Other highlights include the suppressed soul of OV Wright’s ‘I Don’t Know Why’, on which Paul Brown (aka Brother Paul of The Waterboys) revs up his Hammond organ to provide another gear, though it still feels like it could do with another dimension. Stephen Stills’ ‘Sit Yourself Down’ offers up some quality pop-rock, with urgency provided by the clattering drums, thrumming bass and helter-skelter guitar, ahead of a false ending and a coda driven by more Hammond from Brown. Meanwhile shimmers of piano introduce the slow ballad ‘Why It Don’t Come Easy’, and the piano continues to be to the fore as it develops into a big, dramatic affair, counterpointing crashing waves of drums with chocolate box piano and sounding like a downbeat Elles Bailey moment – or perhaps more likely, Bailey’s forerunner Elkie Brooks.
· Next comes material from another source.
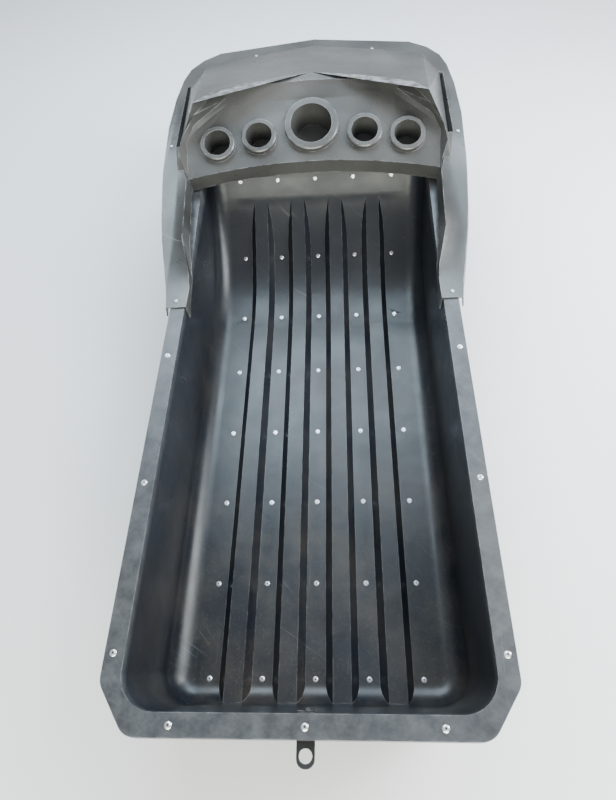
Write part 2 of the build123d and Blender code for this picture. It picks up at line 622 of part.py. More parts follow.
def cowl_skin():
    points, arm, ring = cowl_points()
    chains = cowl_faces(arm, ring)
    names = [name for name in points if any(name in chain for chain in chains)]
    corners = [np.array(points[name]) for name in names]
    index = {name: i for i, name in enumerate(names)}
    twin = {}
    for name in names:
        x, y, z = points[name]
        twin[name] = index[name]
        if x > 0.5:
            twin[name] = len(corners)
            corners.append(np.array((-x, y, z)))
    polygons = []
    for chain in chains:
        polygons.append([index[name] for name in chain])
        # the same first corner, so both halves are split along the same diagonals
        polygons.append([twin[name] for name in chain[:1] + chain[:0:-1]])
    return thick_sheet(corners, polygons, COWL)


def deck_frame(x, ahead):
    """Frame on the dash deck: Z is the deck's normal."""
    place = Pos(x, RIM_NOSE_START + ahead, rim_z(RIM_NOSE_START) + deck_up(ahead))
    return place * Rot(math.degrees(math.atan(DECK_SLOPE)), 0, 0)


def cup_places():
    """Every cup: frame on the deck, bore, collar and depth."""
    cups = [(deck_frame(0, LIP_AHEAD + BIG_CUP_AHEAD), BIG_CUP_BORE, BIG_CUP_COLLAR, BIG_CUP_DEPTH)]
    for out, ahead in zip(CUP_OUT, CUP_AHEAD):
        for x in (-out, out):
            cups.append((deck_frame(x, LIP_AHEAD + ahead), CUP_BORE, CUP_COLLAR, CUP_DEPTH))
    return cups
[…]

When you get down to it, 14 tracks (including the radio edit of ‘See You Again’) and 65 minutes is too much, with a couple of lesser tracks applying the brakes along the way. All the same, Deborah Bonham and Pete Bullick have assembled an enjoyably different and eclectic collection here. So yeah, Bonham-Bullick is a covers album Jim, but not as we normally know it, and credit is due for its vision and imagination.
Bonham-Bullick is out now on Quarto Valley Records.